Another issue is that Home Depot performed vulnerability scans irregularly and often scanned only a small number of stores.  The former employees say that more than a dozen systems handling customer information were not assessed.  Home Depot has defended its actions saying that they have complied with industry standards since 2009 and those standards included an exception from scanning store systems that are separated from larger corporate networks.

This brings up a great point: Compliance with laws doesn’t equate to security for customers.

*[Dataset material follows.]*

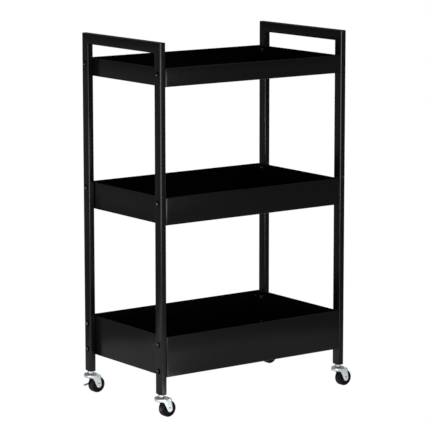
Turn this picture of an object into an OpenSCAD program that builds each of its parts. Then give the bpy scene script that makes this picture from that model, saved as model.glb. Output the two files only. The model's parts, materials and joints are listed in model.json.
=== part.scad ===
// Rolling cart: three sheet-steel trays between two rectangular-tube end frames, on four swivel casters.
// X runs along the cart's length, Y along its depth with the front at -Y, and Z up from the floor at 0.
// The origin is on the floor, under the middle of the cart's overall box.

/* [Overall size] */
// Length over the two end frames
cart_length = 510; // [420:10:640]
// Depth over the posts, front to back
cart_depth = 305; // [240:5:400]
// Height from the floor to the top of the handles
cart_height = 822; // [760:10:900]

/* [Frame tube] */
// Tube width along the cart's length
tube_x = 14; // [12:1:20]
// Tube width along the cart's depth, and the height of the handle bars
tube_y = 24; // [20:1:32]
// Thickness of the tube's wall
tube_wall = 1; // [0.8:0.1:1.5]
// Outer radius of the tube's edges
tube_edge_r = 2.5; // [1.5:0.5:4]
// Height of the joint between the upper frames and the lower legs
seam_z = 488.5; // [440:0.5:560]
// Width of the visible joint line
seam_gap = 0.4; // [0.2:0.1:1]

/* [Trays] */
// Thickness of the tray's sheet
sheet = 0.8; // [0.6:0.1:1.2]
// Outer radius of the tray's upright corners
tray_corner_r = 4; // [3.5:0.5:8]
// How far the front and back walls stand in from the posts' faces
tray_setback = 0.8; // [0:0.2:3]
// Height of the top tray's rim above the floor
top_rim_z = 766; // [700:1:790]
// Depth of the top tray
top_tray_h = 40; // [30:1:80]
// Height of the middle tray's rim
middle_rim_z = 486; // [380:1:520]
// Depth of the middle tray
middle_tray_h = 60; // [40:1:100]
// Height of the bottom tray's rim
bottom_rim_z = 180; // [150:1:240]
// Depth of the bottom tray
bottom_tray_h = 90; // [60:1:110]

/* [Screws] */
// Diameter of the tray screws
screw_d = 5; // [4:0.5:6]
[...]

And customers leave because of security breach – they could care less about compliance mumbo jumbo.

Yet another smudge on their record is they hired a security engineer, Ricky Joe Mitchell, who had been fired from his previous job.  In April, he was sentenced to four months in prison for disabling the computers for a month at that former employer.

After the Target breach, Home Depot brought experts in from Voltage Security, a data security company that introduced enhanced encryption that scrambled payment information the moment a card was swiped in some of its stores.  However, by that time it was too late; hackers had been stealing millions of customers’ card information and had gone unnoticed for months. The rollout of the company’s new encryption was not completed until last week.

Home Depot has just become a perfect case study of all of the ways that a corporation can fail to protect itself from breach. They make Target look like rocket scientists. In the meantime, those of us who are customers continue to pay their price for their ignorance and inability to take responsibility for their data.

John Sileo is an an award-winning author and keynote speaker on cyber security and data breach. He specializes in making security entertaining, so that it works. John is CEO of The Sileo Group, whose clients include the Pentagon, Visa, Homeland Security & Pfizer. John’s body of work includes appearances on 60 Minutes, Rachael Ray, Anderson Cooper & Fox Business. Contact him directly on 800.258.8076.

 

Posted by Identity Theft Speaker in Cyber Data Security, Fraud Detection & Prevention and tagged , , , , , .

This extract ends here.